The top mobile markets in East Africa and the Indian Ocean islands are amongst the most liberalised on the continent. The top three markets are Kenya, Tanzania and Uganda and they all have about 10 million subscribers.
Each of these three markets has been a laboratory for competition. For example, Tanzania has issued seven mobile licences and Uganda has issued six. The number of operators has resulted in increased investment and marketing spend in the top three markets. And in all three countries, this competition has benefited African consumers as the cost of owning and using a mobile phone has fallen
Tanzania and Uganda have what is known as a unified licensing framework and this has encouraged operators to offer mobile broadband to their subscribers. Each country now has several hundred thousand subscribers who access the Internet using their mobile phone.

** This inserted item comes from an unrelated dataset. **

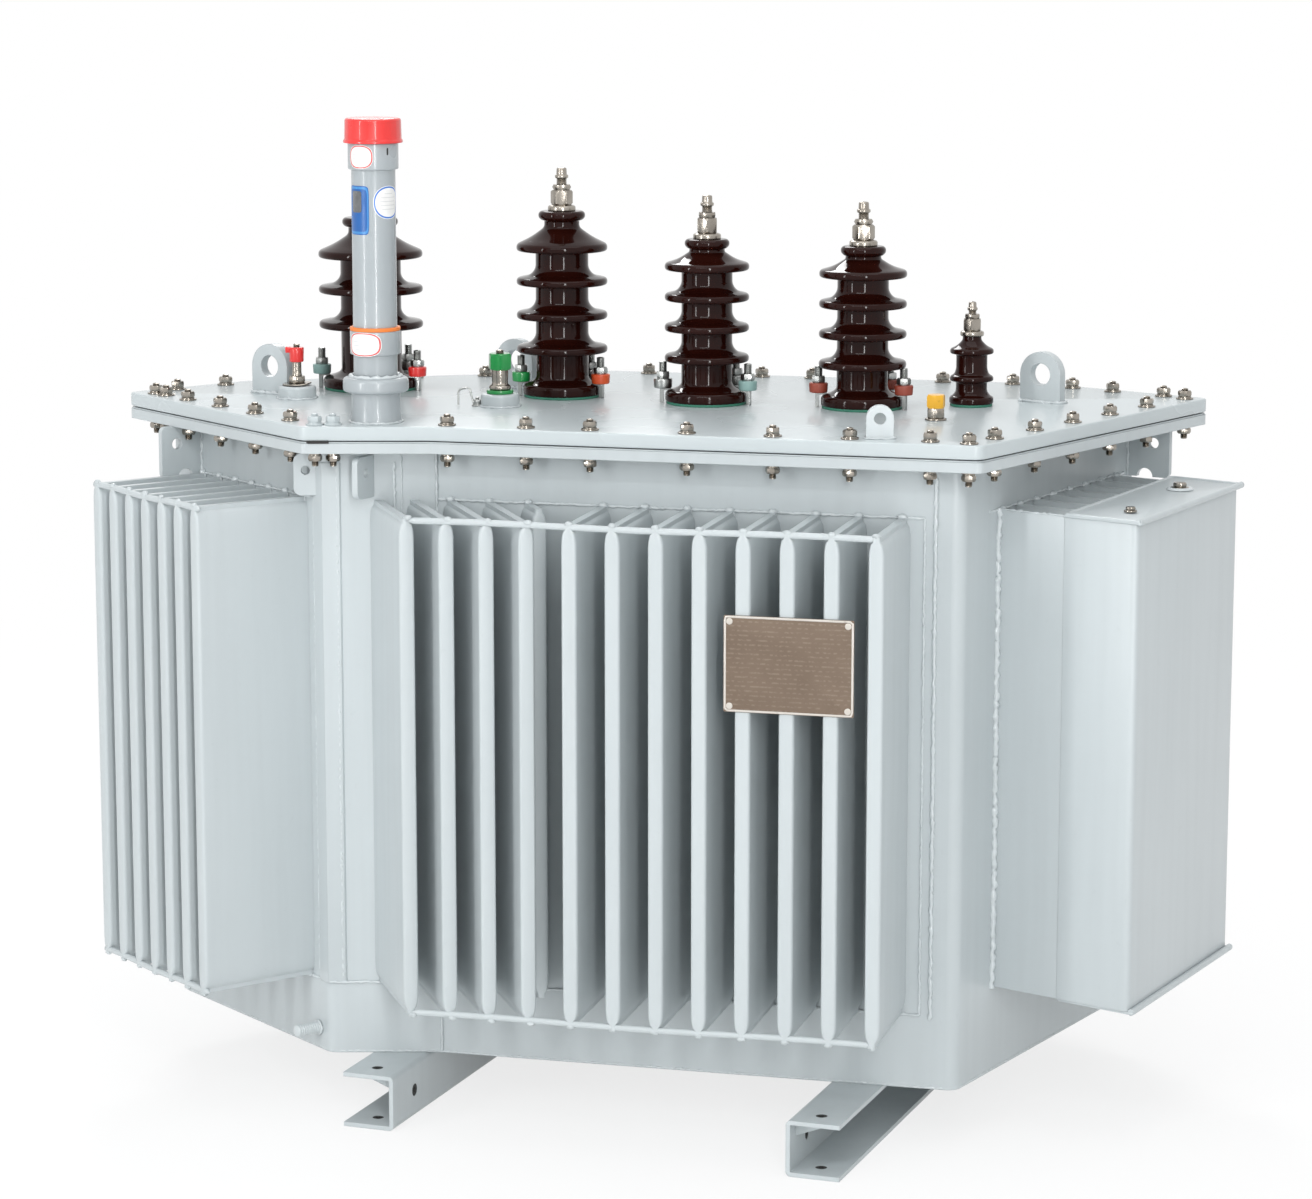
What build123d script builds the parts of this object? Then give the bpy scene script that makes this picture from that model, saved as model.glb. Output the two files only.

Based on data gathered for a new report from Balancing Act, there have been dramatic drops in mobile charges, opening the market to a wider number of users. For example in Kenya, between Q3, 2007 and Q4,2008, calls to other subscribers on the same network fell by over half, from KS18.10 to KS8.98. Over the same period, SMS text messages to subscribers on another network fell from KS5.03 to KS3.69.
Amongst the 15 countries in this report, there are really only 5 countries that have any scale in population terms: Ethiopia (83 million), Tanzania (39.5 million), Kenya (38 million), Uganda (29.5 million) and Madagascar (20 million). At the other end of the scale there are five countries and territories - Comoros, Djibouti, Mayotte, Reunion and Seychelles - with populations of below 1 million.
Nevertheless, it is in the main the Indian Ocean Islands with small populations that have much higher GDP per capita than the more populous countries: Reunion (US$23,501), Seychelles (US$18,700), Mauritius (US$11,300) with a population of 1.27 million, Mayotte (US$4,900) and Djibouti (US$3,700). Tourism has driven growth in Mauritius and Seychelles and the connection to France for the territories of Mayotte and Reunion has had a similar effect. All the other countries in this report range between US$160 (Ethiopia) to US$1,100 (Comoros). None of these countries has oil but Tanzania has natural gas reserves.
The reason? The Seacom international cable started operating on 23 July 2009 and the Kenyan Government initiated project TEAMS will follow shortly thereafter. And in Q3, 2010 will come EASSy, the fibre project that started it all but is now lagging well behind in the field.
In addition, France Telecom has a project called LION that will connect various of the Indian Ocean islands into these new international cable connections in October 2009: the build has been completed and it now awaits licensing approval.
The mainland East African countries currently connected by satellite will see a large increase in international bandwidth used as prices come down from around US$5,000 per mbps to something more like US$500 on the new fibre connections. This cheaper bandwidth price should lead to cheaper Internet prices for consumers.